**SOURCE EXCERPT:**
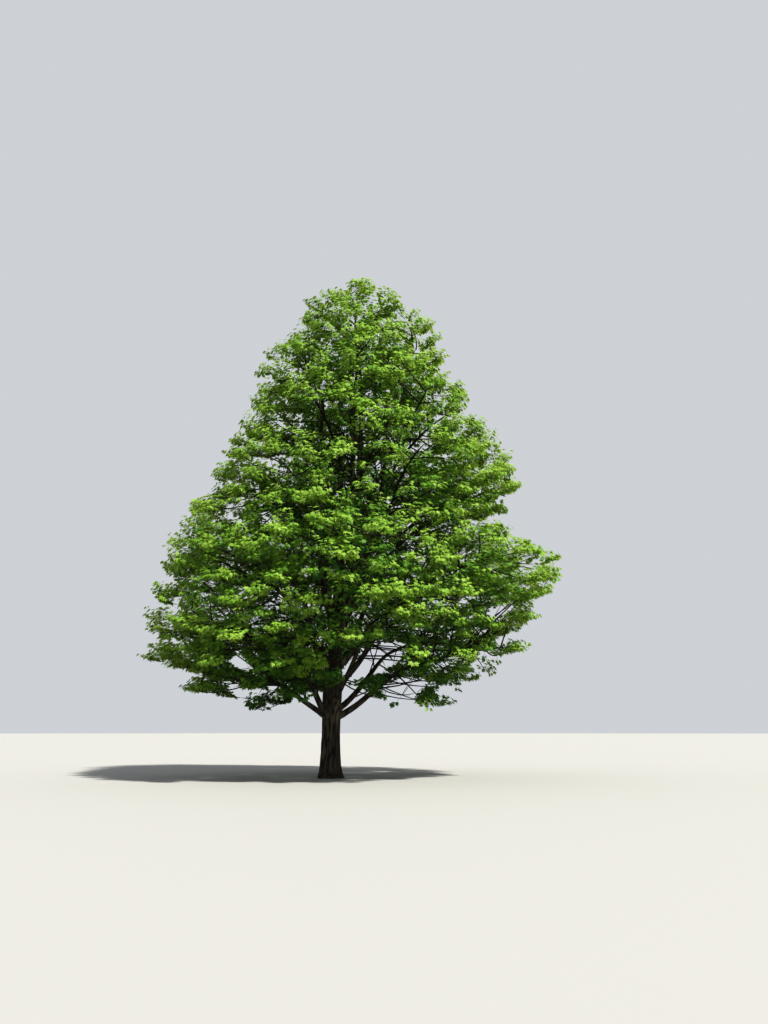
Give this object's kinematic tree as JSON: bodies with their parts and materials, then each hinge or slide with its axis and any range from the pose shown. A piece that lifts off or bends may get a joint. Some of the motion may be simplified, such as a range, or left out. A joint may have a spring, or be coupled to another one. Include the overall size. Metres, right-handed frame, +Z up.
{
  "type": "maple tree",
  "caption": "Open-grown deciduous shade tree in full summer leaf: flared trunk, forked leaders, spreading boughs and a broad rounded crown of separate foliage masses.",
  "frame": {"origin": "middle of the flat cut under the trunk, at ground level", "axes": "+Z up along the trunk, +X to the right and +Y away from a viewer at the front"},
  "size_m": [14.3963, 14.8496, 18.0791],
  "materials": {
    "bark": "dark grey-brown bark, furrowed and matt",
    "foliage": "bright yellow-green summer leaves, satin above and paler below"
  },
  "bodies": {
    "root": {"trunk": "bark", "leader_right": "bark", "leader_back": "bark", "leader_left": "bark", "leader_front": "bark", "leader_centre": "bark", "bough_low_1": "bark", "bough_low_2": "bark", "bough_low_3": "bark", "bough_low_4": "bark", "bough_low_5": "bark", "bough_low_6": "bark", "bough_broad_1": "bark", "bough_broad_2": "bark", "bough_broad_3": "bark", "bough_broad_4": "bark", "bough_broad_5": "bark", "bough_broad_6": "bark", "bough_broad_7": "bark", "bough_middle_1": "bark", "bough_middle_2": "bark", "bough_middle_3": "bark", "bough_middle_4": "bark", "bough_middle_5": "bark", "bough_middle_6": "bark", "bough_upper_1": "bark", "bough_upper_2": "bark", "bough_upper_3": "bark", "bough_upper_4": "bark", "bough_upper_5": "bark", "foliage_low_1": "foliage", "foliage_low_2": "foliage", "foliage_low_3": "foliage", "foliage_low_4": "foliage", "foliage_low_5": "foliage", "foliage_low_6": "foliage", "foliage_broad_1": "foliage", "foliage_broad_2": "foliage", "foliage_broad_3": "foliage", "foliage_broad_4": "foliage", "foliage_broad_5": "foliage", "foliage_broad_6": "foliage", "foliage_broad_7": "foliage", "foliage_middle_1": "foliage", "foliage_middle_2": "foliage", "foliage_middle_3": "foliage", "foliage_middle_4": "foliage", "foliage_middle_5": "foliage", "foliage_middle_6": "foliage", "foliage_upper_1": "foliage", "foliage_upper_2": "foliage", "foliage_upper_3": "foliage", "foliage_upper_4": "foliage", "foliage_upper_5": "foliage", "foliage_top_1": "foliage", "foliage_top_2": "foliage", "foliage_top_3": "foliage", "foliage_top_4": "foliage", "foliage_peak_1": "foliage"}
  },
  "joints": []
}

**EXERCISE BRIEF:** Set down the listing above in full, please, exactly as it appears.

**TASK ANSWER:**
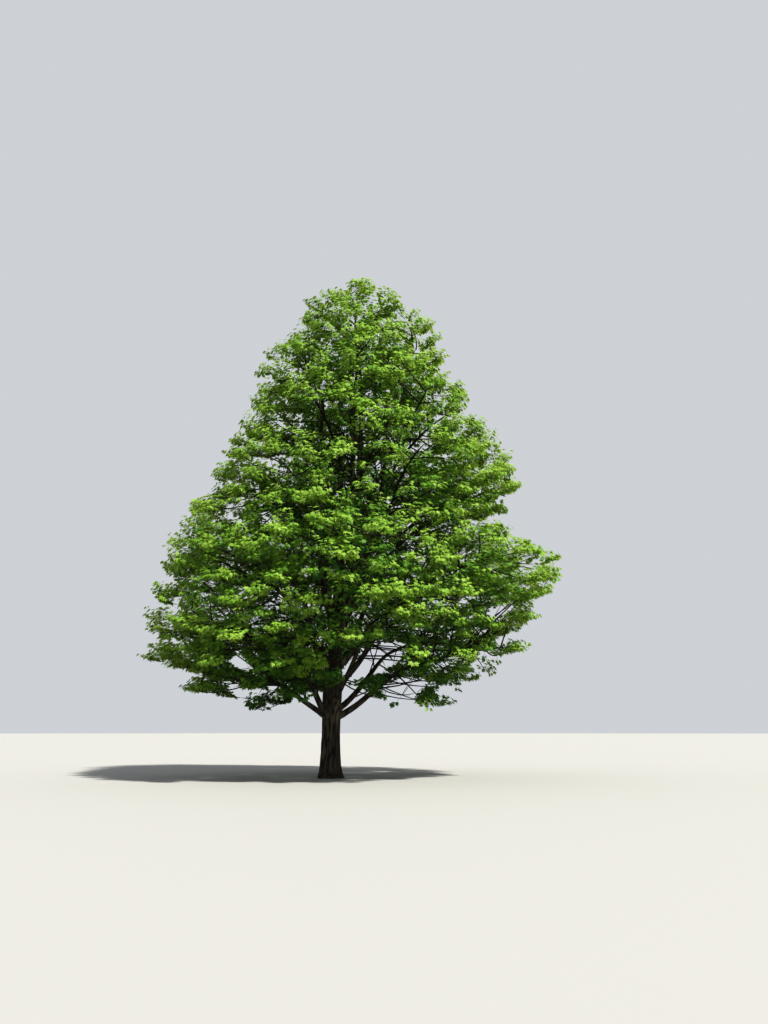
Give this object's kinematic tree as JSON: bodies with their parts and materials, then each hinge or slide with its axis and any range from the pose shown. A piece that lifts off or bends may get a joint. Some of the motion may be simplified, such as a range, or left out. A joint may have a spring, or be coupled to another one. Include the overall size. Metres, right-handed frame, +Z up.
{
  "type": "maple tree",
  "caption": "Open-grown deciduous shade tree in full summer leaf: flared trunk, forked leaders, spreading boughs and a broad rounded crown of separate foliage masses.",
  "frame": {"origin": "middle of the flat cut under the trunk, at ground level", "axes": "+Z up along the trunk, +X to the right and +Y away from a viewer at the front"},
  "size_m": [14.3963, 14.8496, 18.0791],
  "materials": {
    "bark": "dark grey-brown bark, furrowed and matt",
    "foliage": "bright yellow-green summer leaves, satin above and paler below"
  },
  "bodies": {
    "root": {"trunk": "bark", "leader_right": "bark", "leader_back": "bark", "leader_left": "bark", "leader_front": "bark", "leader_centre": "bark", "bough_low_1": "bark", "bough_low_2": "bark", "bough_low_3": "bark", "bough_low_4": "bark", "bough_low_5": "bark", "bough_low_6": "bark", "bough_broad_1": "bark", "bough_broad_2": "bark", "bough_broad_3": "bark", "bough_broad_4": "bark", "bough_broad_5": "bark", "bough_broad_6": "bark", "bough_broad_7": "bark", "bough_middle_1": "bark", "bough_middle_2": "bark", "bough_middle_3": "bark", "bough_middle_4": "bark", "bough_middle_5": "bark", "bough_middle_6": "bark", "bough_upper_1": "bark", "bough_upper_2": "bark", "bough_upper_3": "bark", "bough_upper_4": "bark", "bough_upper_5": "bark", "foliage_low_1": "foliage", "foliage_low_2": "foliage", "foliage_low_3": "foliage", "foliage_low_4": "foliage", "foliage_low_5": "foliage", "foliage_low_6": "foliage", "foliage_broad_1": "foliage", "foliage_broad_2": "foliage", "foliage_broad_3": "foliage", "foliage_broad_4": "foliage", "foliage_broad_5": "foliage", "foliage_broad_6": "foliage", "foliage_broad_7": "foliage", "foliage_middle_1": "foliage", "foliage_middle_2": "foliage", "foliage_middle_3": "foliage", "foliage_middle_4": "foliage", "foliage_middle_5": "foliage", "foliage_middle_6": "foliage", "foliage_upper_1": "foliage", "foliage_upper_2": "foliage", "foliage_upper_3": "foliage", "foliage_upper_4": "foliage", "foliage_upper_5": "foliage", "foliage_top_1": "foliage", "foliage_top_2": "foliage", "foliage_top_3": "foliage", "foliage_top_4": "foliage", "foliage_peak_1": "foliage"}
  },
  "joints": []
}